After being introduced, a bill is referred to the appropriate committee for review. There are 17 Senate committees, with 70 subcommittees, and 23 House committees, with 104 subcommittees. The committees are not set in stone, but change in number and form with each new Congress as required for the efficient consideration of legislation. Each committee oversees a specific policy area, and the subcommittees take on more specialized policy areas. For example, the House Committee on Ways and Means includes subcommittees on Social Security and Trade.

A bill is first considered in a subcommittee, where it may be accepted, amended, or rejected entirely. If the members of the subcommittee agree to move a bill forward, it is reported to the full committee, where the process is repeated again. Throughout this stage of the process, the committees and subcommittees call hearings to investigate the merits and flaws of the bill. They invite experts, advocates, and opponents to appear before the committee and provide testimony, and can compel people to appear using subpoena power if necessary.

If the full committee votes to approve the bill, it is reported to the floor of the House or Senate, and the majority party leadership decides when to place the bill on the calendar for consideration. If a bill is particularly pressing, it may be considered right away. Others may wait for months or never be scheduled at all.

When the bill comes up for consideration, the House has a very structured debate process. Each member who wishes to speak only has a few minutes, and the number and kind of amendments are usually limited. In the Senate, debate on most bills is unlimited — Senators may speak to issues other than the bill under consideration during their speeches, and any amendment can be introduced. Senators can use this to filibuster bills under consideration, a procedure by which a Senator delays a vote on a bill — and by extension its passage — by refusing to stand down. A supermajority of 60 Senators can break a filibuster by invoking cloture, or the cession of debate on the bill, and forcing a vote. Once debate is over, the votes of a simple majority passes the bill.

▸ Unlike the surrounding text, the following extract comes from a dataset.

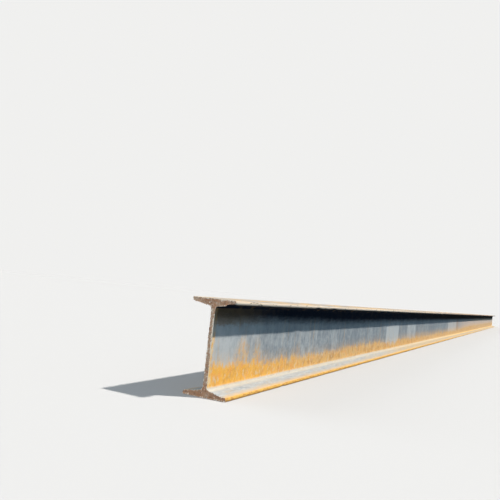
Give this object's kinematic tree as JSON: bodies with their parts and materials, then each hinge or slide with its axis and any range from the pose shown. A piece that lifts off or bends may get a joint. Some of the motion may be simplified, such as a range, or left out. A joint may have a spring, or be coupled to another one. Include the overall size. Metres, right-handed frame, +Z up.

A bill must pass both houses of Congress before it goes to the President for consideration. Though the Constitution requires that the two bills have the exact same wording, this rarely happens in practice. To bring the bills into alignment, a Conference Committee is convened, consisting of members from both chambers. The members of the committee produce a conference report, intended as the final version of the bill. Each chamber then votes again to approve the conference report. Depending on where the bill originated, the final text is then enrolled by either the Clerk of the House or the Secretary of the Senate, and presented to the Speaker of the House and the President of the Senate for their signatures. The bill is then sent to the President.

When receiving a bill from Congress, the President has several options. If the President agrees substantially with the bill, he or she may sign it into law, and the bill is then printed in the Statutes at Large. If the President believes the law to be bad policy, he may veto it and send it back to Congress. Congress may override the veto with a two-thirds vote of each chamber, at which point the bill becomes law and is printed.

There are two other options that the President may exercise. If Congress is in session and the President takes no action within 10 days, the bill becomes law. If Congress adjourns before 10 days are up and the President takes no action, then the bill dies and Congress may not vote to override. This is called a pocket veto, and if Congress still wants to pass the legislation, they must begin the entire process anew.

Powers of Congress

Congress, as one of the three coequal branches of government, is ascribed significant powers by the Constitution. All legislative power in the government is vested in Congress, meaning that it is the only part of the government that can make new laws or change existing laws. Executive Branch agencies issue regulations with the full force of law, but these are only under the authority of laws enacted by Congress. The President may veto bills Congress passes, but Congress may also override a veto by a two-thirds vote in both the Senate and the House of Representatives.

Article I of the Constitution enumerates the powers of Congress and the specific areas in which it may legislate. Congress is also empowered to enact laws deemed "necessary and proper" for the execution of the powers given to any part of the government under the Constitution.

Part of Congress's exercise of legislative authority is the establishment of an annual budget for the government. To this end, Congress levies taxes and tariffs to provide funding for essential government services. If enough money cannot be raised to fund the government, then Congress may also authorize borrowing to make up the difference. Congress can also mandate spending on specific items: legislatively directed spending, commonly known as "earmarks," specifies funds for a particular project, rather than for a government agency.

Both chambers of Congress have extensive investigative powers, and may compel the production of evidence or testimony toward whatever end they deem necessary. Members of Congress spend much of their time holding hearings and investigations in committee. Refusal to cooperate with a Congressional subpoena can result in charges of contempt of Congress, which could result in a prison term.

The Senate maintains several powers to itself: It ratifies treaties by a two-thirds supermajority vote and confirms the appointments of the President by a majority vote. The consent of the House of Representatives is also necessary for the ratification of trade agreements and the confirmation of the Vice President.

Congress also holds the sole power to declare war.

Government Oversight

Oversight of the executive branch is an important Congressional check on the President's power and a balance against his discretion in implementing laws and making regulations.

A major way that Congress conducts oversight is through hearings. The House Committee on Oversight and Government Reform and the Senate Committee on Homeland Security and Government Affairs are both devoted to overseeing and reforming government operations, and each committee conducts oversight in its policy area.

Congress also maintains an investigative organization, the Government Accountability Office (GAO). Founded in 1921 as the General Accounting Office, its original mission was to audit the budgets and financial statements sent to Congress by the Secretary of the Treasury and the Director of the Office of Management and Budget. Today, the GAO audits and generates reports on every aspect of the government, ensuring that taxpayer dollars are spent with the effectiveness and efficiency that the American people deserve.

The executive branch also polices itself: Sixty-four Inspectors General, each responsible for a different agency, regularly audit and report on the agencies to which they are attached.